Some of my regular thoughts aren’t necessarily true, or constructive for a happier life. For example, making everyone happy is almost always a death sentence – I should be trying to do that for myself. And I don’t always find something I want to buy when a great song comes on in a shop I love, leaving me feeling unsatisfied when I walk out empty-handed. I don’t always get to put writing first, which leaves me feeling frustrated most of the time, and I don’t always find a ‘reason’ as to why things are the way they are. Sometimes I’m left wondering for a while, a very long, long while.

And yet, these are the things we think and feel in our day-to-day lives, whether they are true for us every time, or helpful for us to think, we still think them, out of habit, out of experience, which makes becoming aware of them all the more important. If we can pinpoint any troubling repetitive thoughts that aren’t conducive to our way of life, we can try to make things better, and us happier in the process.

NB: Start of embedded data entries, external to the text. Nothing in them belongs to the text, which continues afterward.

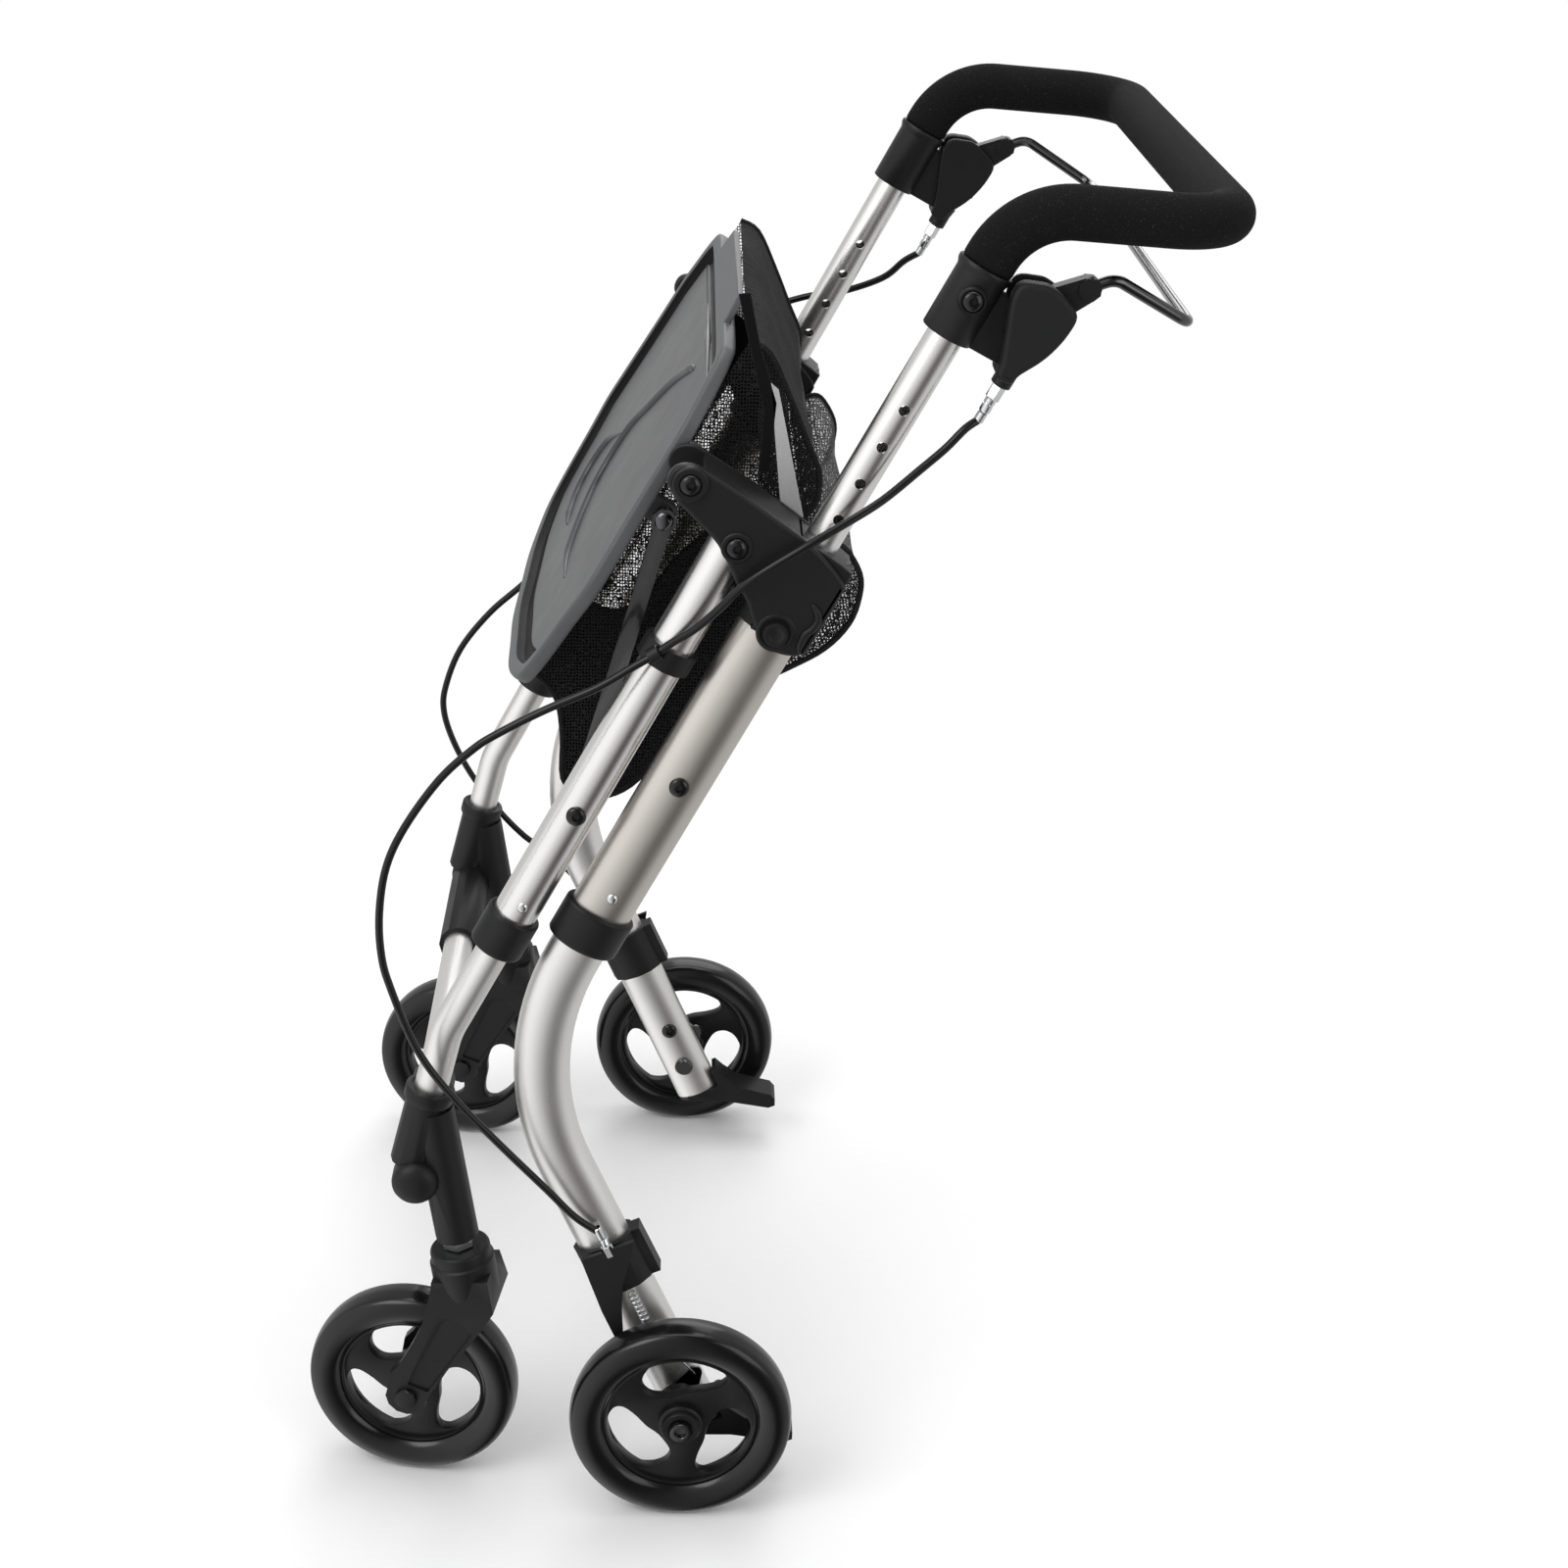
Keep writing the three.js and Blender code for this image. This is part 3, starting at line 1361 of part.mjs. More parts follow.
// Tray: rim, channel, sunk floor with a raised bead, hand tab, hollow back, hinge ears and link lugs.
function trayShape() {
  const face = -trayFace;
  const back = trayThickness - trayFace;
  const outline = trayOutline();
  const rim = panel(outline, face, back);
  const tabPoints = [
    [-trayTabHalf - trayTabChamfer, trayRise - overrun],
    [trayTabHalf + trayTabChamfer, trayRise - overrun],
    [trayTabHalf + trayTabChamfer, trayRise],
    [trayTabHalf, trayRise + trayTab],
    [-trayTabHalf, trayRise + trayTab],
    [-trayTabHalf - trayTabChamfer, trayRise],
  ];
  const tab = panel(tabPoints, face, face + trayThickness / 2);
  const inner = inset(outline, rimWidth);
  const floor = inset(outline, rimWidth + grooveWidth);
  const pocket = panel(inner, face - overrun, face + floorDrop);
  const channel = cut(
    panel(inner, face + floorDrop / 2, face + grooveDrop),
    panel(floor, face, back),
  );
  const hollow = panel(inset(floor, floorThickness), face + floorDrop + floorThickness, back + overrun);
  const ringOutline = (half, length) => oval(half, length, tubeSides).map(([x, z]) => [x, z + beadCentre]);
  const bead = panel(
    ringOutline(beadHalfWidth, beadHalfLength),
    face + floorDrop - beadDepth,
    face + floorDrop + beadDepth,
    ringOutline(beadHalfWidth - beadWidth, beadHalfLength - beadWidth),
  );
  const added = [];
  const bores = [];
  for (const side of [1, -1]) {
    const earFrom = Math.min(side * earX, side * (earX + earThickness));
    added.push(slab(lugOutline(0, 0, earRadius, back - gap), earFrom, earFrom + earThickness));
    const lugFrom = Math.min(side * linkLugX, side * (linkLugX + linkLugThickness));
    const lug = lugOutline(linkPivotBack, -linkPivotDown, linkEndRadius, back - gap);
    added.push(slab(lug, lugFrom, lugFrom + linkLugThickness));
    const boreFrom = Math.min(side * (earX - 2 * gap), side * trayHalfWidth);
    const boreLength = trayHalfWidth - earX + 2 * gap;
    bores.push(rodX(boreFor(pivotRadius), boreFrom, boreFrom + boreLength, 0, 0, boltSides));
  }
  const board = cut(join(rim, tab), pocket, channel, hollow);
  return cut(join(board, bead, ...added), ...bores);
}

// Link: a flat bar with an eye on the front tube and a screwed knob at the tray's lug.
function linkShape(reachBack, reachUp) {
  const from = linkX - sideX;
  const to = from + linkThickness;
  const bar = slab(strap([0, 0], linkWidth / 2, [reachBack, reachUp], linkWidth / 2 - gap), from, to);
  const eye = rodX(linkEndRadius, from, to, 0, 0, boltSides);
  const end = rodX(linkEndRadius, from, to, reachBack, reachUp, boltSides);
  const knob = rodX(linkKnobRadius, from - linkKnobLength, from + gap, reachBack, reachUp, boltSides);
  const head = dome(screwHeadRadius, screwHeadHeight, to, reachBack, reachUp);
  const bore = rodX(boreFor(pivotRadius), from - overrun, to + overrun, 0, 0, boltSides);
  return cut(join(bar, eye, end, knob, head), bore);
}

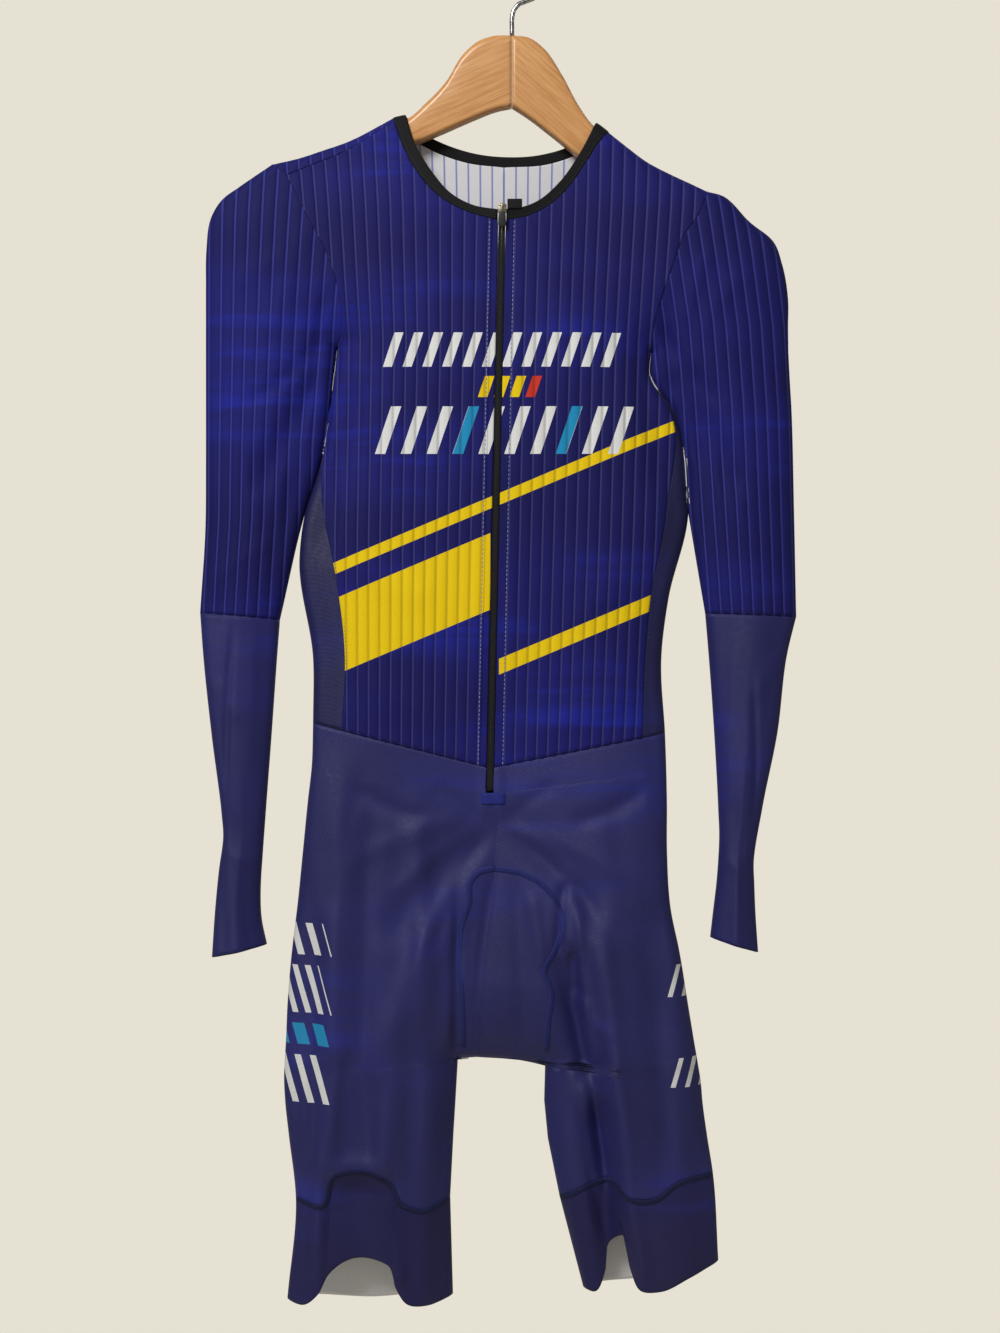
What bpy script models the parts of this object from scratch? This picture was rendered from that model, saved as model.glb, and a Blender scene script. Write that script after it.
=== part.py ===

Not letting myself go hungry is a good thing, and makes sure my energy stores are usually on the up especially with the demands of life as a Mother/Wife/Daughter/Sister/Friend/Butler/Driver/Cook/Whoever else can you think of?

Heading out when faced with the other possibility of staying at home, means I am filled with happy memories, and now for example as Hubbie is at work and baby girl is asleep for her afternoon nap, I can recall our lovely breakfast we had at a nearby café yesterday morning, where the sun was shining, baby girl was content, and the food and coffee were great. That is a memory worth remembering, rather than the usual butter-and-vegemite toast Sundays.

And thoughts like ‘something better is waiting,’ and ‘life has its ups and downs,’ puts me in a conscious and balanced state, aware of the force of yin and yang. Knowing that life is a rollercoaster we are riding, with occasional things to jump out and scare us, with others to delight and surprise us, keeps me on my toes, and grateful for the joyous moments I receive. Additionally, if I don’t get my turn immediately on that rollercoaster, I tell myself ‘My time will come. Everyone gets a shot.’

What are some of your True Rules? What goes through your mind when making decisions and setting priorities in your day-to-day life?